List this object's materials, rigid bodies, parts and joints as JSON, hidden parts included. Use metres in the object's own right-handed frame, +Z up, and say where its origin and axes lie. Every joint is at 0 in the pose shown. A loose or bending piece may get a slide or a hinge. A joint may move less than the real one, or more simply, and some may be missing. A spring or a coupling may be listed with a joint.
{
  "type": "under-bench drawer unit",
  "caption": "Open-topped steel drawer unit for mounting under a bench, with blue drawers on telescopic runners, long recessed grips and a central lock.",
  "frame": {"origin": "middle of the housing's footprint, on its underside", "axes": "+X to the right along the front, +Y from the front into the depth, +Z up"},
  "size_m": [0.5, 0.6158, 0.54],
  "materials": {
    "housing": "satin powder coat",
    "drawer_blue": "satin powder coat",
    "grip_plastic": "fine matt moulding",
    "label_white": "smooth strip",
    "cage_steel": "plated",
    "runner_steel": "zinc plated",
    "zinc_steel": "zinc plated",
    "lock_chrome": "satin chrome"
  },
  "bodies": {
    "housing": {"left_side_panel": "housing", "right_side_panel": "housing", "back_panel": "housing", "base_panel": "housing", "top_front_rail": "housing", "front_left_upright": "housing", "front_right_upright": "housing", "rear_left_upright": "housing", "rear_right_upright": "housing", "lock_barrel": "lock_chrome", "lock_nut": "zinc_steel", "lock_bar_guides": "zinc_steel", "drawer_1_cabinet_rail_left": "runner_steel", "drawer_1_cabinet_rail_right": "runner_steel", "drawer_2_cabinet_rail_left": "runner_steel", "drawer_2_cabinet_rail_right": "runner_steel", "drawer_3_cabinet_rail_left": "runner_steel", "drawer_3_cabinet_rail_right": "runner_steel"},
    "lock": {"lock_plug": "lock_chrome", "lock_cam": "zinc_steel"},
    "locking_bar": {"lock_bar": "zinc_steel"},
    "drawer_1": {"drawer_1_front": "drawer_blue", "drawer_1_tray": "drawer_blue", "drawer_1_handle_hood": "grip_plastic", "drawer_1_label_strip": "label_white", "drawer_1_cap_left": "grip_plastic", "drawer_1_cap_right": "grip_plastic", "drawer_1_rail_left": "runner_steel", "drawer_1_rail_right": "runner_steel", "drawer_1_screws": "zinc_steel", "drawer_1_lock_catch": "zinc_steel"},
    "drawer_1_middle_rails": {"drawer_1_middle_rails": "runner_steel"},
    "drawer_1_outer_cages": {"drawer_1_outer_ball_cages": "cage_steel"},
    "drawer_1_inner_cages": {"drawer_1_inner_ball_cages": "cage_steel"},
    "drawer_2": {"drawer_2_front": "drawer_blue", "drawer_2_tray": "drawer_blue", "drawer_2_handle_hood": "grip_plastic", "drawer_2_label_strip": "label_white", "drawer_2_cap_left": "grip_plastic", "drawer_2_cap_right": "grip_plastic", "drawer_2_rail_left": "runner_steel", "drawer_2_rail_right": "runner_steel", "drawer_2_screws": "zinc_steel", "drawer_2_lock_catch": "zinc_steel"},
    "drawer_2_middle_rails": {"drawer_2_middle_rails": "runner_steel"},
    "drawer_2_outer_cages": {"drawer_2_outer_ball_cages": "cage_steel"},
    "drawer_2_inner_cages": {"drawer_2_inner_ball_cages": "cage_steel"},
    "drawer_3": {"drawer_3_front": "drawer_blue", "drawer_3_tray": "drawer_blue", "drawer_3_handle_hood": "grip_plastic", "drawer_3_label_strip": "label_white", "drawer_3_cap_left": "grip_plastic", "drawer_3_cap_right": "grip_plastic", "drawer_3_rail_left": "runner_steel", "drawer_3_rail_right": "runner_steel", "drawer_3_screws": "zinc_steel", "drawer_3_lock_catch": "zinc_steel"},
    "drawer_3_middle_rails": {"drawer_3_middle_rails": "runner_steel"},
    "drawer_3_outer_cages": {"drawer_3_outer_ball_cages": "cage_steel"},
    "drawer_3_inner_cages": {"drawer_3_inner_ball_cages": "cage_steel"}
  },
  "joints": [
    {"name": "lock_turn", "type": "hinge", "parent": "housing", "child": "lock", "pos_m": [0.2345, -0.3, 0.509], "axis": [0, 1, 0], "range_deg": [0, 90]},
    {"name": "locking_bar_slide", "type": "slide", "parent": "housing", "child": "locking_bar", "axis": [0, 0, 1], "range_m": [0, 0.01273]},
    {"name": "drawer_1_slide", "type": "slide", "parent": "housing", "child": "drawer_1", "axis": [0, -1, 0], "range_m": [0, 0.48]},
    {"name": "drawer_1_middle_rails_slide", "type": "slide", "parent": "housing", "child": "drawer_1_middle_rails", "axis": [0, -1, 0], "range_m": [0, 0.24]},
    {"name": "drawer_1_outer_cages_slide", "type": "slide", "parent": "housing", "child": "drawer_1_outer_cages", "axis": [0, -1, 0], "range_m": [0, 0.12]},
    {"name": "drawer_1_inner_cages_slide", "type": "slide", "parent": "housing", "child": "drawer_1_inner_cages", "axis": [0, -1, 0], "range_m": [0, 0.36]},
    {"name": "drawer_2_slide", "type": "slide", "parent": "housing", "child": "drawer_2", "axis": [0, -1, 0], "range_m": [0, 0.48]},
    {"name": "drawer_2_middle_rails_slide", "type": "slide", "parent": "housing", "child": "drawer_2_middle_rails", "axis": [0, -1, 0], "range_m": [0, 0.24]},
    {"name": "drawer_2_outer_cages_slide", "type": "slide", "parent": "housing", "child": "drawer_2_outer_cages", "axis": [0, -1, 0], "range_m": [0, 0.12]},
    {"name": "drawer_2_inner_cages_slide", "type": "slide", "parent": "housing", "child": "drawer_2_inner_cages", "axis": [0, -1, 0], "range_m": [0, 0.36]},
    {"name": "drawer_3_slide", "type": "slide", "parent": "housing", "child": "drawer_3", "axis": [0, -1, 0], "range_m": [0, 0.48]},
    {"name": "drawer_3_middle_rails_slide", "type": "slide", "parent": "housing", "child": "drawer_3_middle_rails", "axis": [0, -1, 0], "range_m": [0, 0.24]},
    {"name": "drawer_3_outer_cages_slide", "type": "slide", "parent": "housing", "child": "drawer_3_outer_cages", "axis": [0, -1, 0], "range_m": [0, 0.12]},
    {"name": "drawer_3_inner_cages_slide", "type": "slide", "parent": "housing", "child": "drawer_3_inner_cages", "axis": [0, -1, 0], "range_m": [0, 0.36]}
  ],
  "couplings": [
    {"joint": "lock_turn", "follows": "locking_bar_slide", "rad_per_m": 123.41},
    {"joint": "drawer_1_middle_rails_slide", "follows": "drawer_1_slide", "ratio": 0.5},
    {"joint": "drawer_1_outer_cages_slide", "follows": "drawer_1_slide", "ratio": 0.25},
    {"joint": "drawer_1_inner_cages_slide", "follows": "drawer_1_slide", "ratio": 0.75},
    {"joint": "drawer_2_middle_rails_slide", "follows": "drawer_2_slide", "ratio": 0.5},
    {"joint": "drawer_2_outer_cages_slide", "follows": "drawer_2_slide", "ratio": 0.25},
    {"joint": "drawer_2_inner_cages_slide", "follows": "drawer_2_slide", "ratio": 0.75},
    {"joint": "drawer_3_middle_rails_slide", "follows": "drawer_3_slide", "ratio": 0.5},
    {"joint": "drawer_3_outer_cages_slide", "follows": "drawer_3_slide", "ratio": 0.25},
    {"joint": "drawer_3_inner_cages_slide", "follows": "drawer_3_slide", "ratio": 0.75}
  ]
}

GIVEN REQUEST
Filter the data, keeping only the lines that contain "materials".

EXERCISE RESULT
List this object's materials, rigid bodies, parts and joints as JSON, hidden parts included. Use metres in the object's own right-handed frame, +Z up, and say where its origin and axes lie. Every joint is at 0 in the pose shown. A loose or bending piece may get a slide or a hinge. A joint may move less than the real one, or more simply, and some may be missing. A spring or a coupling may be listed with a joint.
  "materials": {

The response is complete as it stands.